The risks of student loan refinancing include losing key protections such as federal loan relief programs like Public Service Loan Forgiveness. You also won't be eligible for specific repayment options like income-driven repayment plans, which take your specific income and family size into account when determining monthly payments.
Yes, you can refinance both federal and private student loans. You can also refinance a mix of federal and private student loans into a single private loan. However, be aware that you'll lose the benefits of having a federal student loan, including eligibility for student loan forgiveness.

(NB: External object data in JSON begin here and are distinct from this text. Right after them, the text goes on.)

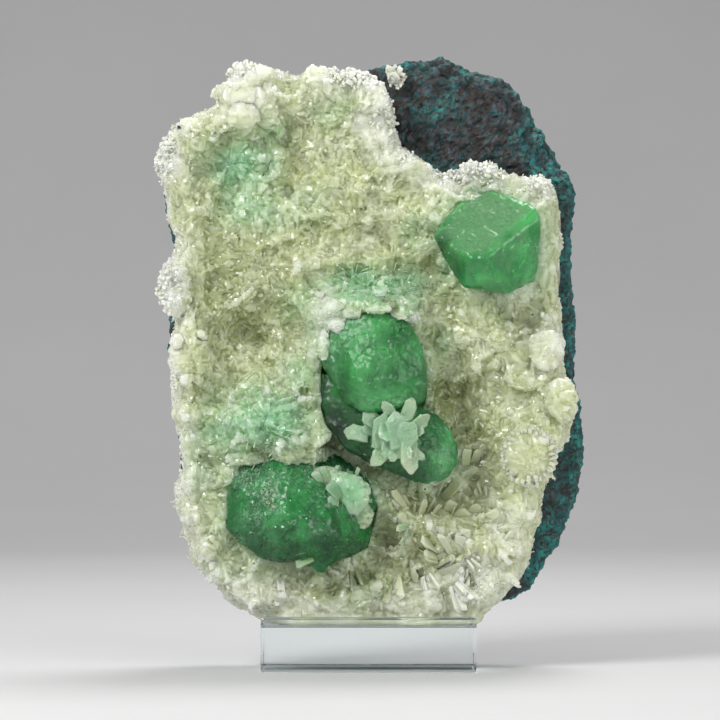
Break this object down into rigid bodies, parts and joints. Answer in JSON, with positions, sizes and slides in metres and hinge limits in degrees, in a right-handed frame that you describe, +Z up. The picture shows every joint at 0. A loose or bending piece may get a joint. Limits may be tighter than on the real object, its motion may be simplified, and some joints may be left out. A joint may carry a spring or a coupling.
{
  "type": "apophyllite mineral specimen",
  "caption": "Green apophyllite crystals on a pale bladed stilbite crust over basalt, standing upright in a clear channelled acrylic block.",
  "frame": {"origin": "the middle of the clear block's underside", "axes": "+Z up, the crystal-covered face towards -Y, +X to the right as seen from the front"},
  "size_m": [0.1299, 0.0618, 0.1844],
  "materials": {
    "clear_acrylic": "polished, clear",
    "basalt": "rough, dark brown and black with a teal skin",
    "stilbite": "pearly, pale yellow-green to white",
    "apophyllite": "vitreous green, partly frosted"
  },
  "bodies": {
    "root": {"acrylic_stand": "clear_acrylic", "basalt_matrix": "basalt", "stilbite_crust": "stilbite", "stilbite_spray": "stilbite", "stilbite_chip": "stilbite", "apophyllite_upper_right": "apophyllite", "apophyllite_centre": "apophyllite", "apophyllite_lower_left": "apophyllite"}
  },
  "joints": []
}
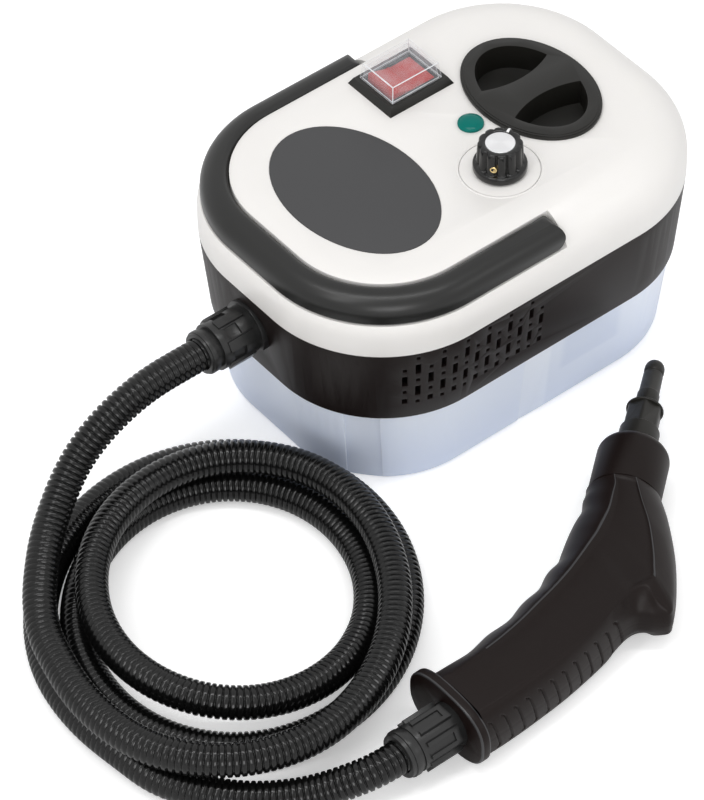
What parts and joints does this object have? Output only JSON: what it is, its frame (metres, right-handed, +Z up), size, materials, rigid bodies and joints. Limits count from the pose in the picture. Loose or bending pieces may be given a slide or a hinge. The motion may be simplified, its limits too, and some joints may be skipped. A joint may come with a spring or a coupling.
{
  "type": "steam cleaner",
  "caption": "Portable steam cleaner: rounded tank unit with folding carry handle, rocker switch, knob and oval filler cap, coiled ribbed hose and pistol-grip steam gun.",
  "frame": {"origin": "on the floor under the middle of the tank unit", "axes": "+X towards the filler end of the unit, -X towards its hose, -Y towards the vented side and the gun, +Z up"},
  "size_m": [0.4088, 0.3251, 0.1421],
  "materials": {
    "tank_plastic": "translucent bluish white, satin",
    "zinc_steel": "zinc plated",
    "foot_rubber": "matt",
    "housing_black": "fine satin",
    "gland_rubber": "matt",
    "cover_white": "soft gloss",
    "neck_plastic": "natural",
    "cap_black": "gloss",
    "seal_rubber": "matt",
    "handle_black": "soft gloss",
    "pin_steel": "bright",
    "plate_grey": "printed film, satin",
    "rocker_red": "lighted, translucent",
    "boot_clear": "clear soft plastic",
    "lens_green": "translucent",
    "control_body": "phenolic",
    "knob_black": "phenolic",
    "disc_aluminium": "brushed in circles",
    "screw_brass": "bright",
    "boiler_cast": "as cast",
    "pump_body": "moulded coil",
    "board_green": "printed circuit board",
    "tube_silicone": "silicone",
    "fitting_grey": "satin",
    "fitting_black": "soft gloss",
    "hose_black": "gloss corrugated tube",
    "gun_black": "fine texture"
  },
  "bodies": {
    "unit": {"water_tank": "tank_plastic", "tank_screws": "zinc_steel", "rubber_feet": "foot_rubber", "middle_housing": "housing_black", "cable_gland": "gland_rubber", "top_cover": "cover_white", "cover_screws": "zinc_steel", "filler_neck": "neck_plastic", "handle_pins": "pin_steel", "rating_plate": "plate_grey", "switch_housing": "cap_black", "switch_boot": "boot_clear", "lamp_lens": "lens_green", "lamp_body": "neck_plastic", "power_control": "control_body", "boiler": "boiler_cast", "heating_element": "pin_steel", "thermostat": "control_body", "thermal_cutout": "control_body", "pump": "pump_body", "pump_bracket": "zinc_steel", "control_board": "board_green", "suction_tube": "tube_silicone", "suction_filter": "neck_plastic", "delivery_tube": "tube_silicone", "steam_tube": "pin_steel", "hose_flange": "fitting_grey", "hose_nut": "fitting_grey", "hose_ring": "fitting_black", "hose_lead": "hose_black", "hose_coil": "hose_black", "hose_tail": "hose_black"},
    "handle": {"carry_handle": "handle_black"},
    "cap": {"filler_cap": "cap_black", "cap_gasket": "seal_rubber"},
    "rocker": {"switch_rocker": "rocker_red"},
    "knob": {"control_knob": "knob_black", "knob_disc": "disc_aluminium", "knob_screw": "screw_brass", "knob_shaft": "pin_steel"},
    "gun": {"gun_connector": "fitting_grey", "gun_ring": "fitting_black", "gun_half_lower": "gun_black", "gun_half_upper": "gun_black", "gun_end_cap": "gun_black", "gun_pipe": "pin_steel", "gun_collar": "gun_black", "gun_fitting": "fitting_black", "nozzle_tip": "fitting_black"}
  },
  "joints": [
    {"name": "handle_fold", "type": "hinge", "parent": "unit", "child": "handle", "pos_m": [0, 0, 0.1176], "axis": [0, 1, 0], "range_deg": [0, 90]},
    {"name": "cap_lift", "type": "slide", "parent": "unit", "child": "cap", "axis": [0, 0, 1], "range_m": [0, 0.05]},
    {"name": "rocker_tilt", "type": "hinge", "parent": "unit", "child": "rocker", "pos_m": [0.0095, 0.0428, 0.1264], "axis": [0, 1, 0], "range_deg": [-18, 0]},
    {"name": "knob_turn", "type": "hinge", "parent": "unit", "child": "knob", "pos_m": [0.0075, -0.032, 0.13], "axis": [0, 0, 1], "range_deg": [-150, 130]},
    {"name": "gun_lift", "type": "slide", "parent": "unit", "child": "gun", "axis": [0, 0, 1], "range_m": [0, 0.04], "deforming": ["hose_tail"]}
  ]
}
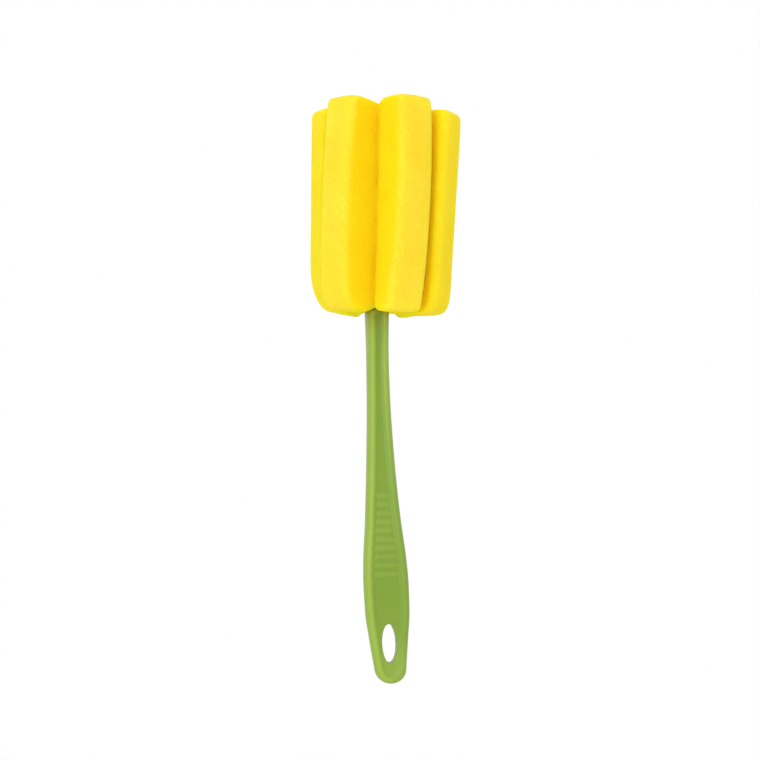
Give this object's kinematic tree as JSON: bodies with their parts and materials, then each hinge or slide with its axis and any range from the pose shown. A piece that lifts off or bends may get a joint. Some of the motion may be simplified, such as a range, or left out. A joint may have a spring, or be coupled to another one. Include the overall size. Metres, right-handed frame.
{
  "type": "sponge bottle brush",
  "caption": "Bottle and glass cleaning brush: a slim moulded handle with a ribbed grip and hanging eye, whose forked end holds a head of foam leaves fanned out as lobes.",
  "frame": {"origin": "on the flat back face of the handle's tail, 3 mm above the hanging eye and on the handle's centre line there", "axes": "+Z from the tail up to the foam head, -Y to the front, +X to the right as seen from the front"},
  "size_m": [0.0638, 0.066, 0.2502],
  "materials": {
    "plastic": "glossy moulded polypropylene",
    "foam": null
  },
  "bodies": {
    "root": {"handle": "plastic", "fork_cap": "plastic", "front_leaf": "foam", "middle_front_leaf": "foam", "middle_rear_leaf": "foam", "rear_leaf": "foam"}
  },
  "joints": []
}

The amount you save when refinancing student loans depends on multiple factors, including your credit score and income. If you qualify for a refinanced student loan with a significantly lower interest rate, you could end up saving thousands of dollars.
No, refinancing student loans doesn't hurt your credit in the long term if you stay on top of payments. When you apply for student loan refinancing, the lender will conduct a hard credit check. This can cause a temporary decrease in your credit score. However, if you consistently make on-time loan payments, the refinancing should ultimately positively affect your credit.
Why You Should Trust Us: How We Chose the Best Student Loan Refinancing Companies
Business Insider's personal finance experts aim to help you make the best, most informed decisions with your money. In picking the best student loan refinancing companies, we combed through lenders and compared interest rates, terms, and all the fine print. Our coverage of student loan lenders includes student loan refinance reviews, and these reviews inform our top picks in this student loan refinancing guide.
We looked for seven factors in determining the best student loan refinance companies, including:
- Interest rate (20% of rating)
- Fees (20% of rating)
- Term lengths (15% of rating)
- Repayment options while in school (15% of rating)
- Borrower accessibility (15% of rating)
- Customer support (7.5% of rating)
- Ethics (7.5% of rating)
The overall rating is a weighted average of these categories. Each category is assigned a weighting based on its impact on your borrowing experience.